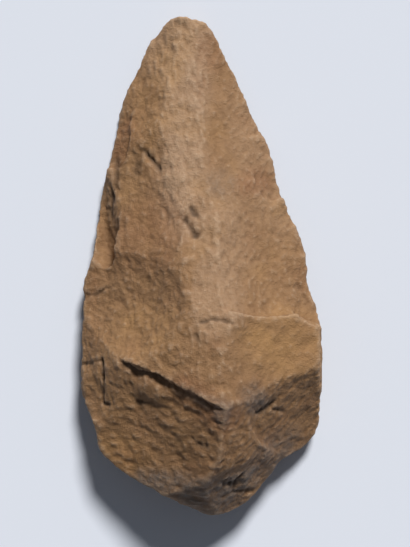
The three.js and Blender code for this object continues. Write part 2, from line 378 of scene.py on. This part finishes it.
# %% The inset at the left corner
INSET_DROP = 0.5
INSET_TOP = [(-49, -40.5), (-39.5, -38)]
INSET_CRACK = [(-39.2, -38), (-38.8, -46), (-38.9, -55), (-36.5, -55.4)]
inset = ramp(-Y, 38.5, 40) * ramp(Y, -56, -54) * ramp(-X, 39.2, 40) * UPPER
height -= INSET_DROP * inset
carve(INSET_TOP, 1.2, 0.9, dark=0.8, taper=False)
carve(INSET_CRACK, 1.3, 1.8, dark=1, taper=False)

# %% The ledge under the highest ridge
RIDGE = [(-29, -38), (-24, -40.5), (-15, -43), (-12, -45), (-6, -48.3), (0, -50.5), (7, -54)]
LEDGE_DROP = 1.7
LEDGE_WIDTH = 3.6  # at its left end, and 2 mm less at its right
KNOB_RISE = 1.1

away, place, side = along(RIDGE)
away = away + 0.9 * rough + 0.5 * strokes_down
overhung = np.clip(1 - away / (LEDGE_WIDTH - 2 * place), 0, 1) ** 0.7 * ramp(-side * away, 0.2, 0.9)
height -= LEDGE_DROP * overhung * (1 - 0.7 * place) * UPPER
# painted shadow: the colour under the overhanging ledge is darkened
np.maximum(shade_marks, SHADE_SHARE * overhung * (1 - 0.9 * place) * UPPER, out=shade_marks)
knob = zone(-19, -49, 6, 3.4, -28, 0.5) * UPPER
height += KNOB_RISE * knob * (1 - overhung)
print("ledge under the ridge cut")

# %% [markdown]
# ## A chipped rim, and room to spare
# The rim of a used hand axe is nicked all along. Short noise bites the band of vertices whose
# surface faces outward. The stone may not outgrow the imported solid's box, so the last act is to
# hold every vertex inside it, and to press the patch that the stone lies on flat again.

# %% Nick the rim
OUTWARD = ramp(np.hypot(facing[:, 0], facing[:, 1]), 0.75, 0.95)
NICK_DEPTH = 0.9
nicks = np.clip(clouds(3.2, 9, 2) - 0.05, 0, None)
height -= NICK_DEPTH * nicks * OUTWARD * (1 - 0.6 * ON_BUTT)

# %% Move the skin
SINK = 0.15  # takes the whole skin in a little, so that the grain's crests stay in the box
LAST_SMOOTHING = 0.25

RESTING = ramp(-facing[:, 2], 0.97, 0.995) * ramp(-Z, -0.6, -0.1)  # the patch it lies on
height *= 1 - RESTING
height -= SINK * (1 - RESTING)
points = base + facing * height[:, None]
low, high = np.array(cad_box) / MM
write_points(np.clip(points, low, high))
write_points(soften(read_points(), 1, LAST_SMOOTHING))
points = np.clip(read_points(), low, high)


def fill_box(points):
    """Stretches the skin by a hair to reach all six sides of the solid's box again."""
    bottom, top = points.min(axis=0), points.max(axis=0)
    return low + (points - bottom) * (high - low) / (top - bottom)


write_points(fill_box(points))
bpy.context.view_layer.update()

# %% [markdown]
# ## Colours and painted shade that belong to places
# The patina isn't even. The crest is pale and sparkling, the long facets are ochre brown, the butt
# is darker and redder with a yellow corner, and grey crust clings to the foot of the butt and to
# the cracks. These are broad fields painted on the vertices, and the shader breaks them up later
# with its own fine mottle. Hollows are measured from the mesh itself: how far each vertex lies
# below the mean of its surroundings. They get painted shade, not a colour of the stone.

# %% Hollows and humps
def relief(rounds):
    now = read_points()
    return np.einsum("ij,ij->i", now - soften(now, rounds), facing)


fine_relief = relief(6)
broad_relief = relief(60)
# painted shade: this mask darkens the colour in the hollows
shaded_hollows = np.clip(ramp(-fine_relief, 0.02, 0.28) + 0.7 * ramp(-broad_relief, 0.1, 0.9), 0, 1)
humps = np.clip(ramp(fine_relief, 0.02, 0.25) + 0.5 * ramp(broad_relief, 0.15, 0.9), 0, 1)

# %% Patina fields
patches = clouds(16, 10, 2)

FOOT = [(-22, -85), (-8, -85.5), (3, -88), (18, -84)]  # where the butt meets the strip of rind


def pooled(*parts):
    """Adds fields up, each with its share."""
    return np.clip(sum(share * field for share, field in parts), 0, 1)


pale = UPPER * pooled(
    (0.95, CREST),
    (0.6, zone(-12, 88, 12, 16)),  # left of the tip
    (0.55, zone(2, 20, 14, 24, 30)),  # where the crest widens
    (0.6, zone(5, -14, 11, 15, 0, 0.4) * ramp(X, -4, -2.5)),  # the bright strip above the butt
    (0.35, zone(26, 40, 12, 30, 20)),
)
ochre = pooled(
    (0.8, SMOOTH_FACET),
    (0.9, zone(-31, -75, 12, 9, -30)),  # the yellow corner of the butt
    (0.5, zone(-24, -28, 16, 9, 20)),
    (0.4, zone(-20, 60, 8, 30, -18)),
    (0.35, ramp(patches, 0.1, 0.7)),
)
rust = UPPER * pooled(
    (0.8, near([(-6, -48), (1, -53), (8, -58)], 6)),  # along the highest ridge
    (0.7, zone(22, 33, 8, 6, 20)),
    (0.6, zone(-32, 50, 4, 9, -15)),
    (0.5, zone(4, 86, 6, 8)),  # a small scar at the tip
    (0.45, zone(-20, 12, 14, 14)),
    (0.3, ramp(-patches, 0.1, 0.7)),
)
grey = UPPER * pooled(
    (0.9, zone(20.5, -52, 5, 6, 30)),
    (0.7, zone(9, -56, 4, 5)),
    (0.75, zone(30, -76, 12, 8, 50)),
    (0.9, near(FOOT, 5)),
    (0.8, zone(3, -93, 14, 9, 0)),
    (0.5, near(RIDGE, 2.5) * ramp(X, -12, 2)),
    (0.4, zone(8, 32, 6, 5, 30)),
)
grey *= 0.55 + 0.45 * ramp(rough, -0.4, 0.4)

FIELDS = {
    "pale": pale, "ochre": ochre, "rust": rust, "grey": grey, "butt": ON_BUTT, "painted_shade": shade_marks,
    "shaded_hollows": shaded_hollows, "humps": humps, "crust": pooled((0.7, UNDER), (0.6, grey)),
}
for name, field in FIELDS.items():
    layer = net.attributes.new(name, "FLOAT", "POINT")
    layer.data.foreach_set("value", np.clip(field, 0, 1).astype(np.float32))
    print("field", name, "mean", round(float(field.mean()), 3))

# %% [markdown]
# ## Mottle, a node group used again and again
# Stone is never one colour. The group below takes a size and a stretch, and gives back a mask of
# soft blotches and one of fine specks. It is built once and placed wherever something has to be
# broken up.

# %% Node helpers
def add(tree, kind, **settings):
    """Adds a node and gives it its settings."""
    node = tree.nodes.new(kind)
    for name, value in settings.items():
        setattr(node, name, value)
    return node


def join(tree, source, target):
    tree.links.new(source, target)


def field_of(tree, name):
    return add(tree, "ShaderNodeAttribute", attribute_name=name).outputs["Fac"]


def work_out(tree, operation, *values):
    """A Math node on sockets or numbers, kept between 0 and 1."""
    node = add(tree, "ShaderNodeMath", operation=operation, use_clamp=True)
    for socket, value in zip(node.inputs, values):
        if isinstance(value, (int, float)):
            socket.default_value = value
        else:
            join(tree, value, socket)
    return node.outputs[0]


def between(tree, mask, low, high):
    """Stretches a mask so that low becomes 0 and high becomes 1."""
    node = add(tree, "ShaderNodeMapRange", interpolation_type="SMOOTHSTEP")
    join(tree, mask, node.inputs["Value"])
    node.inputs["From Min"].default_value = low
    node.inputs["From Max"].default_value = high
    return node.outputs["Result"]


def tint(tree, mask, under, colour, blend="MIX"):
    """Lays a colour over what is under it, where the mask is 1."""
    node = add(tree, "ShaderNodeMix", data_type="RGBA", blend_type=blend)
    join(tree, mask, node.inputs["Factor"])
    join(tree, under, node.inputs["A"])
    node.inputs["B"].default_value = (*colour, 1)
    return node.outputs["Result"]


# %% The mottle group
mottle = bpy.data.node_groups.new("mottle", "ShaderNodeTree")
mottle.interface.new_socket("Size", in_out="INPUT", socket_type="NodeSocketFloat").default_value = 1
mottle.interface.new_socket("Stretch", in_out="INPUT", socket_type="NodeSocketVector")
mottle.interface.new_socket("Blotches", in_out="OUTPUT", socket_type="NodeSocketFloat")
mottle.interface.new_socket("Specks", in_out="OUTPUT", socket_type="NodeSocketFloat")
entry = add(mottle, "NodeGroupInput")
result = add(mottle, "NodeGroupOutput")
place_on = add(mottle, "ShaderNodeTexCoord")
shift = add(mottle, "ShaderNodeVectorMath", operation="MULTIPLY")
join(mottle, place_on.outputs["Object"], shift.inputs[0])
join(mottle, entry.outputs["Stretch"], shift.inputs[1])
per_metre = add(mottle, "ShaderNodeMath", operation="DIVIDE")
per_metre.inputs[0].default_value = 1 / MM
join(mottle, entry.outputs["Size"], per_metre.inputs[1])
soft = add(mottle, "ShaderNodeTexNoise")
soft.inputs["Detail"].default_value = 4
soft.inputs["Roughness"].default_value = 0.6
grit = add(mottle, "ShaderNodeTexVoronoi")
for texture in (soft, grit):
    join(mottle, shift.outputs[0], texture.inputs["Vector"])
    join(mottle, per_metre.outputs[0], texture.inputs["Scale"])
join(mottle, between(mottle, soft.outputs["Fac"], 0.3, 0.7), result.inputs["Blotches"])
join(mottle, between(mottle, grit.outputs["Distance"], 0.35, 0.1), result.inputs["Specks"])


def place_mottle(tree, size, stretch=(1, 1, 1)):
    node = add(tree, "ShaderNodeGroup", node_tree=mottle)
    node.inputs["Size"].default_value = size
    node.inputs["Stretch"].default_value = stretch
    return node


print("mottle group has", len(mottle.nodes), "nodes")

# %% [markdown]
# ## Quartzite
# The brown of the stone is built up like paint: a warm mid brown, then the pale, yellow, red and
# grey fields from the vertices, each broken up by mottle, then painted shade in the hollows, lighter
# on the humps where hands and sand have rubbed, pale painted glints on the humps, and last a
# near-black painted shade in the cracks and under the ledge. The grains of quartz glint, so the
# roughness falls on small specks, most of all on the crest.

# %% Colours of the stone
MID_BROWN = (0.300, 0.165, 0.073)
PALE_TAN = (0.405, 0.262, 0.160)
OCHRE = (0.375, 0.205, 0.075)
RUST = (0.250, 0.108, 0.045)
CRUST_GREY = (0.125, 0.105, 0.092)
DEEP_BROWN = (0.140, 0.066, 0.024)
# colour of the painted shade in the cracks and under the ledge
PAINTED_SHADE_COLOUR = (0.030, 0.022, 0.017)
RUBBED = (0.480, 0.330, 0.215)
# pale colour for the painted glints on the humps
PAINTED_GLINT = (0.580, 0.450, 0.330)

# %% The material
stone_finish = bpy.data.materials.new("quartzite")
stone_finish.use_nodes = True
tree = stone_finish.node_tree
shader = tree.nodes["Principled BSDF"]
broad = place_mottle(tree, 9)
middling = place_mottle(tree, 3.2, (1, 0.6, 1))
small = place_mottle(tree, 1.3)
grains = place_mottle(tree, 0.55)

ground = add(tree, "ShaderNodeMix", data_type="RGBA")
ground.inputs["A"].default_value = (*DEEP_BROWN, 1)
ground.inputs["B"].default_value = (*MID_BROWN, 1)
join(tree, work_out(tree, "MULTIPLY_ADD", middling.outputs["Blotches"], 0.34, 0.60), ground.inputs["Factor"])
colour = ground.outputs["Result"]


def broken(name, mask, share):
    """A field from the vertices, broken up by a mottle mask and weakened to `share`."""
    lifted = work_out(tree, "MULTIPLY_ADD", mask, 0.6, 0.55)
    return work_out(tree, "MULTIPLY", work_out(tree, "MULTIPLY", field_of(tree, name), lifted), share)


colour = tint(tree, broken("pale", small.outputs["Blotches"], 0.85), colour, PALE_TAN)
colour = tint(tree, broken("ochre", broad.outputs["Blotches"], 0.75), colour, OCHRE)
colour = tint(tree, broken("rust", broad.outputs["Blotches"], 0.70), colour, RUST)
colour = tint(tree, broken("butt", broad.outputs["Blotches"], 0.22), colour, DEEP_BROWN)
colour = tint(tree, broken("crust", small.outputs["Blotches"], 0.55), colour, DEEP_BROWN)
colour = tint(tree, broken("grey", small.outputs["Blotches"], 0.85), colour, CRUST_GREY)
# painted shade in the hollows
colour = tint(tree, broken("shaded_hollows", small.outputs["Blotches"], 0.42), colour, DEEP_BROWN)
colour = tint(tree, broken("humps", small.outputs["Blotches"], 0.40), colour, RUBBED)
glints = work_out(tree, "MULTIPLY", grains.outputs["Specks"], field_of(tree, "humps"))
# painted glints: the glinting specks on the humps are also painted pale in the colour
colour = tint(tree, work_out(tree, "MULTIPLY", glints, 0.5), colour, PAINTED_GLINT)
# painted shade, almost black, in the cracks and under the ledge
colour = tint(tree, broken("painted_shade", middling.outputs["Blotches"], 1.0), colour, PAINTED_SHADE_COLOUR)
join(tree, colour, shader.inputs["Base Color"])

# %% Gloss and the finest grain
ROUGHEST = 0.78
GLINT_ROUGHNESS = 0.34
rubbed = work_out(tree, "MULTIPLY", grains.outputs["Specks"], field_of(tree, "pale"))
shine = work_out(tree, "ADD", glints, work_out(tree, "MULTIPLY", rubbed, 0.8))
gloss = add(tree, "ShaderNodeMapRange")
join(tree, shine, gloss.inputs["Value"])
gloss.inputs["To Min"].default_value = ROUGHEST
gloss.inputs["To Max"].default_value = GLINT_ROUGHNESS
join(tree, gloss.outputs["Result"], shader.inputs["Roughness"])
shader.inputs["Specular IOR Level"].default_value = 0.55

bump = add(tree, "ShaderNodeBump")
bump.inputs["Strength"].default_value = 0.8
bump.inputs["Distance"].default_value = 0.35 * MM
pitting = work_out(tree, "ADD", work_out(tree, "MULTIPLY", small.outputs["Blotches"], 0.6),
                 work_out(tree, "MULTIPLY", grains.outputs["Blotches"], 0.4))
join(tree, pitting, bump.inputs["Height"])
join(tree, bump.outputs["Normal"], shader.inputs["Normal"])

net.materials.clear()
net.materials.append(stone_finish)
net.shade_smooth()
print("quartzite has", len(tree.nodes), "nodes")

# %% Hang it on the frame
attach(stone, "root")
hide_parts("hand_axe")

§ DIRECTIVE
Extract exactly and only these lines: the line containing "bpy.context.view_layer.update()", the line containing "# below the mean of its surroundings.", and every line between them.

§ CORRECT ANSWER
bpy.context.view_layer.update()

# %% [markdown]
# ## Colours and painted shade that belong to places
# The patina isn't even. The crest is pale and sparkling, the long facets are ochre brown, the butt
# is darker and redder with a yellow corner, and grey crust clings to the foot of the butt and to
# the cracks. These are broad fields painted on the vertices, and the shader breaks them up later
# with its own fine mottle. Hollows are measured from the mesh itself: how far each vertex lies
# below the mean of its surroundings. They get painted shade, not a colour of the stone.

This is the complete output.